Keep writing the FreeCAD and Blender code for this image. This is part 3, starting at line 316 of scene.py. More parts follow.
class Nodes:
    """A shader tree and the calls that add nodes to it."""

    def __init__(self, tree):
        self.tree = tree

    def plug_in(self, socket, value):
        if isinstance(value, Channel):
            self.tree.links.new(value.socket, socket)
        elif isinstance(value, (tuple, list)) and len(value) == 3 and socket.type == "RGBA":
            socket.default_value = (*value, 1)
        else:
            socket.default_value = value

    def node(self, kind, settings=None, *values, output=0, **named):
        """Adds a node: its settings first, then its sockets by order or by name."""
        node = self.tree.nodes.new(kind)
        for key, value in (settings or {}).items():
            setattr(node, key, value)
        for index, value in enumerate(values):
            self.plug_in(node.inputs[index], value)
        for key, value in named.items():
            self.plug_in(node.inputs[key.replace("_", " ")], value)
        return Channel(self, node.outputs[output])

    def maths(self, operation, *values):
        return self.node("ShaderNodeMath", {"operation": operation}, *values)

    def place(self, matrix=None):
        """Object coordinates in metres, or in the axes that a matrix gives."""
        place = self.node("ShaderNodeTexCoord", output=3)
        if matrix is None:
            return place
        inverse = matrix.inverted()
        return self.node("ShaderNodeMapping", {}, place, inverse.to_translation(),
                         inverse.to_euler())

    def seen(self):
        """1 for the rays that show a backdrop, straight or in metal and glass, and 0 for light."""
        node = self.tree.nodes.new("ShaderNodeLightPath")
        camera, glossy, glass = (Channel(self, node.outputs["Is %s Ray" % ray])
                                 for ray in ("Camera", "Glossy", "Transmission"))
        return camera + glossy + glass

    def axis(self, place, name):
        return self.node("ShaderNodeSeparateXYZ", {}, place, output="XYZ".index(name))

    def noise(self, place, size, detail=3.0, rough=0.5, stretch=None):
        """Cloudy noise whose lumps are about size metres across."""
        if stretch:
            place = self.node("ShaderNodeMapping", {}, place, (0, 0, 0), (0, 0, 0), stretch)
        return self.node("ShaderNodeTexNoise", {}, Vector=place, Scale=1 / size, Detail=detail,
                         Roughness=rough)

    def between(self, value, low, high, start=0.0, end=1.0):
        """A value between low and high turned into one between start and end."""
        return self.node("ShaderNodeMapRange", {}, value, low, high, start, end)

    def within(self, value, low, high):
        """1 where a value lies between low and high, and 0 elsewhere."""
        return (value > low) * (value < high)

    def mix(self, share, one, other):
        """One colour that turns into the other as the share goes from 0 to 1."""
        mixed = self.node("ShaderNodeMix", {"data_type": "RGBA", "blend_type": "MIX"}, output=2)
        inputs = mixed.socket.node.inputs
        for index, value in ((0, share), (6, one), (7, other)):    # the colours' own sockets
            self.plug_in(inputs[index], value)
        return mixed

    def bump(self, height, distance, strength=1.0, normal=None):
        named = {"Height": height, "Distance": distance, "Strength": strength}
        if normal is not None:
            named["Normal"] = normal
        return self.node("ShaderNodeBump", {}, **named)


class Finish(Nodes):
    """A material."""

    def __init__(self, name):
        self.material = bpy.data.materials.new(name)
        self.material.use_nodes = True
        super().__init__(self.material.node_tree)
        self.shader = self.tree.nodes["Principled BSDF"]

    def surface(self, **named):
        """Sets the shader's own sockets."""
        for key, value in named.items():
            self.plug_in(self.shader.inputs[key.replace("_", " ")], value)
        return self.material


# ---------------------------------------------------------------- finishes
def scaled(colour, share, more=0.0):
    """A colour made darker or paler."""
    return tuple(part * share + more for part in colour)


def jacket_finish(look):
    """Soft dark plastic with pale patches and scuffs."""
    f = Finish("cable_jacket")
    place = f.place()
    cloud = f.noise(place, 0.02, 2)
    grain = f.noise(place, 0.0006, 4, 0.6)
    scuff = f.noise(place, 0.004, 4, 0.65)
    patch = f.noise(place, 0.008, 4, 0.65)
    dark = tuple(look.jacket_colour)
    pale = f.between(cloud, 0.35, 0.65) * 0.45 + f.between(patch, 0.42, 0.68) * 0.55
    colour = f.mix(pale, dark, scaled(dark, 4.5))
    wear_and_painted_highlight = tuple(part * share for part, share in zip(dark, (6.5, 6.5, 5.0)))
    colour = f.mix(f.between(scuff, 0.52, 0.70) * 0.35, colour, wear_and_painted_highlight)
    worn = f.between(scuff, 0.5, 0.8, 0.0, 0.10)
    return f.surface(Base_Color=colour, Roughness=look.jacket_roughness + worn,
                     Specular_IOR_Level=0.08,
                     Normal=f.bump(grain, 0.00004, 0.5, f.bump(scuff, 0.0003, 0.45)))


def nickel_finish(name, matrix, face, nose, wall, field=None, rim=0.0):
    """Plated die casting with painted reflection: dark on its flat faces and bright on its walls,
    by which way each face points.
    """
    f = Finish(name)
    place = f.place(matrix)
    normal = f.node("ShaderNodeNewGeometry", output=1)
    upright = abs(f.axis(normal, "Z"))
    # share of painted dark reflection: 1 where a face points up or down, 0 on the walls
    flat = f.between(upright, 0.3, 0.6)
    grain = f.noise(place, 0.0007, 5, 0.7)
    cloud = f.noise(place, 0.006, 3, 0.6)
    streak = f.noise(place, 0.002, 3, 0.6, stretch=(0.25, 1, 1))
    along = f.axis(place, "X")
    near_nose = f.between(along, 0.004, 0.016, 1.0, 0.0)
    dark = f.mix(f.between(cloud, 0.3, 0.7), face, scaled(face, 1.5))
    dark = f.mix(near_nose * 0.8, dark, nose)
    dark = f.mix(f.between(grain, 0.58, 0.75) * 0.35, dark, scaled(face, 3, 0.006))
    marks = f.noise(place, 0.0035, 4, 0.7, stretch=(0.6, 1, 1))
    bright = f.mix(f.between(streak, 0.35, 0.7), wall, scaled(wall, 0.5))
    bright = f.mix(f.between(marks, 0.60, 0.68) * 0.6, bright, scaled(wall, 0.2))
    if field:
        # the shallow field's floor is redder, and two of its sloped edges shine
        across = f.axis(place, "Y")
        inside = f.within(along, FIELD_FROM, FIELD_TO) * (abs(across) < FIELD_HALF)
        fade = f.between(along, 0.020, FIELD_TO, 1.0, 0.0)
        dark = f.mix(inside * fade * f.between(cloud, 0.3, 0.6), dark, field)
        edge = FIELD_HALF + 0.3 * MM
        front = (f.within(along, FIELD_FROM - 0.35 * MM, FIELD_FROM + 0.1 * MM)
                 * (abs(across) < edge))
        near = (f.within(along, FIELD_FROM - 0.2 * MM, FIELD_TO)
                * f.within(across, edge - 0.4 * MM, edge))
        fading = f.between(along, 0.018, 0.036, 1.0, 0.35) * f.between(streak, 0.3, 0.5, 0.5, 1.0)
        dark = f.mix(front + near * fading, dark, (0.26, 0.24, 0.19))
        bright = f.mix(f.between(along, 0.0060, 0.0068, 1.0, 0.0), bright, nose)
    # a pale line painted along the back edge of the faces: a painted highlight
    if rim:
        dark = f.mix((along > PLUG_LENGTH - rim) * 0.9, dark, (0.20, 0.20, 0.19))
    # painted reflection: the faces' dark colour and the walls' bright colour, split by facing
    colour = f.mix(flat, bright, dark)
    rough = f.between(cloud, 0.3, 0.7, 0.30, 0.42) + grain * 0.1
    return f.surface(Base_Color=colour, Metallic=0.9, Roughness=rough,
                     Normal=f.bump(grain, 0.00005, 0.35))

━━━

**Exercise brief:**
Reply with one number only: how many lines of the listing hold "part"?

**Exercise response:**
3